Minimally invasive esophagectomy provides significant survival advantage compared with open or hybrid esophagectomy for patients with cancers of the esophagus and gastroesophageal junction

Francesco Palazzo, Ernest L Rosato, Asadulla Chaudhary, Nathaniel R Evans, Jocelyn A Sendecki, Scott Keith, Karen A Chojnacki, Charles J Yeo, Adam C Berger
Journal of the American College of Surgeons 2015, 220 (4): 672-9

BACKGROUND: Minimally invasive esophagectomy (MIE) is increasingly being used to treat patients with cancer of the esophagus and gastroesophageal junction. We previously reported that oncologic efficacy may be improved with MIE compared with open or hybrid esophagectomy (OHE). We compared survival of patients undergoing MIE and OHE.

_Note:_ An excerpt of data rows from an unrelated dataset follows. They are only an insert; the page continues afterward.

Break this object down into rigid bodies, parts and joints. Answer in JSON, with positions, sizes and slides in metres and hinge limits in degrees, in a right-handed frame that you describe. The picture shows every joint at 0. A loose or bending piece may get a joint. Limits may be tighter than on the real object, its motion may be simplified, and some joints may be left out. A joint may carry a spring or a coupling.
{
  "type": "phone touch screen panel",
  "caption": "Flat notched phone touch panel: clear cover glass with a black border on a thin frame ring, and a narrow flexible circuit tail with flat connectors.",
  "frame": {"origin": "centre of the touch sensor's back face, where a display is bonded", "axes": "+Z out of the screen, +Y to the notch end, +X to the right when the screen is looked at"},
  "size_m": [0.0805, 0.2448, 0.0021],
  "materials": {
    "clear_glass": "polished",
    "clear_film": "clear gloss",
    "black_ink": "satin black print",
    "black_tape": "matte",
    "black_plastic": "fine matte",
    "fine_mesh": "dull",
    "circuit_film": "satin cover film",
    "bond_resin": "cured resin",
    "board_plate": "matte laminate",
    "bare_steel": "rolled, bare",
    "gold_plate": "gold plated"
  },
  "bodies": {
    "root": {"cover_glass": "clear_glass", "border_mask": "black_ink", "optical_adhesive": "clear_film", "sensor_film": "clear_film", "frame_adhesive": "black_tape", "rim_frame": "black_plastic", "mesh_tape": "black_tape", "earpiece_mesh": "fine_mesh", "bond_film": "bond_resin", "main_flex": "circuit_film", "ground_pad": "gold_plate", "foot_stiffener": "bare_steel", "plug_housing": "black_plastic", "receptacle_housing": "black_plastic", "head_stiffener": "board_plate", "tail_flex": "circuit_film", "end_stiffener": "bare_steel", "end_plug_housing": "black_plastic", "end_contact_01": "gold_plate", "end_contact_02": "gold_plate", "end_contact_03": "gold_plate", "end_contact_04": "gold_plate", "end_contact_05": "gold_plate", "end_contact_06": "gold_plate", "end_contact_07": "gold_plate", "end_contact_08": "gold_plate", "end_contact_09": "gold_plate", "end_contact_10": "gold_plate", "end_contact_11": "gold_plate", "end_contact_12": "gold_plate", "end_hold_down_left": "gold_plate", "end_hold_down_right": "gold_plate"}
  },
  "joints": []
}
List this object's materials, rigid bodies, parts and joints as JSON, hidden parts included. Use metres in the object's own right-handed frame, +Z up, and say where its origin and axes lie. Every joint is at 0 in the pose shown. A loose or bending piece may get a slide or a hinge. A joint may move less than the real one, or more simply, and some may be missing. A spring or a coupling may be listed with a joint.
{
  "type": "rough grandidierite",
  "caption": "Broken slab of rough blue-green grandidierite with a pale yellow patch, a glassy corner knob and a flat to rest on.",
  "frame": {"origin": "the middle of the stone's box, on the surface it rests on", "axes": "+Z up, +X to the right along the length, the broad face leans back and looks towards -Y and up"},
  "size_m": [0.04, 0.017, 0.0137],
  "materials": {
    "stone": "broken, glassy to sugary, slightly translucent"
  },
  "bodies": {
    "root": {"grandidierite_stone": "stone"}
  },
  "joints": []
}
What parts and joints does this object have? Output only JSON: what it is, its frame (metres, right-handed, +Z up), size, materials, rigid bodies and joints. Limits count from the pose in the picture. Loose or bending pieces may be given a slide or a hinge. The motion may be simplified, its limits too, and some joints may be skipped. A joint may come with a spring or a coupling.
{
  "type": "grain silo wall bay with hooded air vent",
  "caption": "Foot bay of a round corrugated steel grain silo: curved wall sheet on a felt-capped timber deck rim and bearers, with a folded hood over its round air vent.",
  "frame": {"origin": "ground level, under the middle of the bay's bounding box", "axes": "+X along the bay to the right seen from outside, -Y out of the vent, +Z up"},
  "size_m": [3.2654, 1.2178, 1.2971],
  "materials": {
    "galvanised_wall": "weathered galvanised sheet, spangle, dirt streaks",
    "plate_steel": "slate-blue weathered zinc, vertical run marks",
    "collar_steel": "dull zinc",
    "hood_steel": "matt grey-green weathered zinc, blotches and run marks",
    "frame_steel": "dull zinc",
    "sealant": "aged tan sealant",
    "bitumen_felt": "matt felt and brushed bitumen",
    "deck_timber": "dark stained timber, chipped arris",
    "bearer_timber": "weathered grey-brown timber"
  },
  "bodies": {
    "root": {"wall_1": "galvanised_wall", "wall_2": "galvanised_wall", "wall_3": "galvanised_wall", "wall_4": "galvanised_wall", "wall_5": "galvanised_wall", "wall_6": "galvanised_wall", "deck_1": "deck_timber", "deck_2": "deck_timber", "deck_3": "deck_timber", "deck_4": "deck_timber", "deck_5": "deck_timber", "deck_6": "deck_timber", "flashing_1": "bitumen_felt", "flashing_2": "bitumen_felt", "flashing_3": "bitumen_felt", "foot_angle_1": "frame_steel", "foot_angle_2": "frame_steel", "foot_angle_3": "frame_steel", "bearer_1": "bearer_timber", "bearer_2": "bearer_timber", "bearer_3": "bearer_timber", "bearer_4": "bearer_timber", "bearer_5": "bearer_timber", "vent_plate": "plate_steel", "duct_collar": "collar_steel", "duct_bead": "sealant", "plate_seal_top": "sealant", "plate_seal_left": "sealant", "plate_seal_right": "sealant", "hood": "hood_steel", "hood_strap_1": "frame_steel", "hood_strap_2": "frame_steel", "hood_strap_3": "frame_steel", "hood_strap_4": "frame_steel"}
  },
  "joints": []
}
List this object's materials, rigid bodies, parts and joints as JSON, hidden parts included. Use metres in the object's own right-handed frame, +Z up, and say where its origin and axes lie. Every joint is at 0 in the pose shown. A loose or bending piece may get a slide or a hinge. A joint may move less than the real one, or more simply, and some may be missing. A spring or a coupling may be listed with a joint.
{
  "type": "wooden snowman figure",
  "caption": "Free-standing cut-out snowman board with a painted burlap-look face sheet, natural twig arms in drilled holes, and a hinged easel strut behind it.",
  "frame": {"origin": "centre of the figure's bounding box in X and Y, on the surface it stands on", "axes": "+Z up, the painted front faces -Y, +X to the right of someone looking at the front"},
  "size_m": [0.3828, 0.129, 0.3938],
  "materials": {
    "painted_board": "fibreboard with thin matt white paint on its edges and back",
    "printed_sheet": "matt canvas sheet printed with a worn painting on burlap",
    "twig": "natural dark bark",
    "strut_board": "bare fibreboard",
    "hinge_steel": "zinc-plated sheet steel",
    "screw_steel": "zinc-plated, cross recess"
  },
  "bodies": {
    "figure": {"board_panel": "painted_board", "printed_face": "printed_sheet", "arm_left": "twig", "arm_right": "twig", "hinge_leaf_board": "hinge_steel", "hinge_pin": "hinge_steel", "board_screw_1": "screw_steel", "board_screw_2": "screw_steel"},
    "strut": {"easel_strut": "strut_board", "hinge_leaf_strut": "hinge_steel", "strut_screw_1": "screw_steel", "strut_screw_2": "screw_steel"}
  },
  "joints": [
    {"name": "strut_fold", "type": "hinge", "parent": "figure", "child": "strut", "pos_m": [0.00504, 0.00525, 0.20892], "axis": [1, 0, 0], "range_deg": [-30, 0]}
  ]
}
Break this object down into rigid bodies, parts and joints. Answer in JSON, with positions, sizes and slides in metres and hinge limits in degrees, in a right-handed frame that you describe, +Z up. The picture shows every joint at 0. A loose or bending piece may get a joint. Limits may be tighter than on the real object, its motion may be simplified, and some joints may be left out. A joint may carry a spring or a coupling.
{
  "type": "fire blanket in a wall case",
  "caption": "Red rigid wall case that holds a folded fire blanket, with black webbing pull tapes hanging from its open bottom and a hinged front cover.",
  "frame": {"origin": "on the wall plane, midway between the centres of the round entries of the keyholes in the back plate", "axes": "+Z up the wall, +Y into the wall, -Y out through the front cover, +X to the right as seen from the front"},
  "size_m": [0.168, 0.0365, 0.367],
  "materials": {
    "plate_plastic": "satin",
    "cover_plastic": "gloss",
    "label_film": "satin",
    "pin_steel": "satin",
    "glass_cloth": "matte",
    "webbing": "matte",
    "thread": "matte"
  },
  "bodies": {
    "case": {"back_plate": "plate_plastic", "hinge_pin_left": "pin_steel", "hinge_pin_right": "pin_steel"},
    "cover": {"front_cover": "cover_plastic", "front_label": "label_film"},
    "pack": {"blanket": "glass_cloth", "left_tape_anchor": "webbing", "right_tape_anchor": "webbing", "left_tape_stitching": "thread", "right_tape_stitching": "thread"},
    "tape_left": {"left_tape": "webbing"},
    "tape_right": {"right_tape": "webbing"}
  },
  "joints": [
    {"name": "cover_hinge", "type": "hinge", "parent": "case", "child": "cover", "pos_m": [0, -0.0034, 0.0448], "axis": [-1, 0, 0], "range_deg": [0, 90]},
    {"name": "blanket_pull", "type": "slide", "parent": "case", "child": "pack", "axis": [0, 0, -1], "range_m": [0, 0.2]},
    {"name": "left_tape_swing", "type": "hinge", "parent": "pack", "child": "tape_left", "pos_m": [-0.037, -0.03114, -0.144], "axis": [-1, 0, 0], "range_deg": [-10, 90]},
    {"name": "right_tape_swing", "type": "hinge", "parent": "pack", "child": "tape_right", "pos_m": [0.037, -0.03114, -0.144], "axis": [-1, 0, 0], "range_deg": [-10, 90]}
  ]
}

STUDY DESIGN: Our contemporary series of patients who underwent MIE (2008 to 2013) was compared with a cohort undergoing OHE (3-hole [n = 39], Ivor Lewis [n = 16], hybrid [n = 13], 2000 to 2013). Summary statistics were calculated by operation type; Kaplan-Meier methods were used to compare survival. Cox regression was used to assess the impact of operation type (MIE vs OHE) on mortality, adjusting for age, sex, total lymph nodes, lymph node ratio (LNR), neoadjuvant chemoradiotherapy (CRT), and stage.

RESULTS: The MIE (n = 104) and OHE (n = 68) groups were similar with respect to age and sex. The MIE group tended to have higher BMI, earlier stage disease, and was less likely to receive CRT. The MIE group experienced lower operative mortality (3.9% vs 8.8%, p = 0.35) and significantly fewer major complications. Five-year survival between groups was significantly different (MIE, 64%, OHE, 35%, p < 0.001). Multivariate analysis demonstrated that patients undergoing OHE had a significantly worse survival compared with MIE independent of age, LNR, CRT, and pathologic stage (hazard ratio 2.00, p = 0.019).

CONCLUSIONS: This study supports MIE for EC as a superior procedure with respect to overall survival, perioperative mortality, and severity of postoperative complications. Several biases may have affected these results: earlier stage in the MIE group and disparity in timing of the procedures. These results will need to be confirmed in future prospective studies with longer follow-up.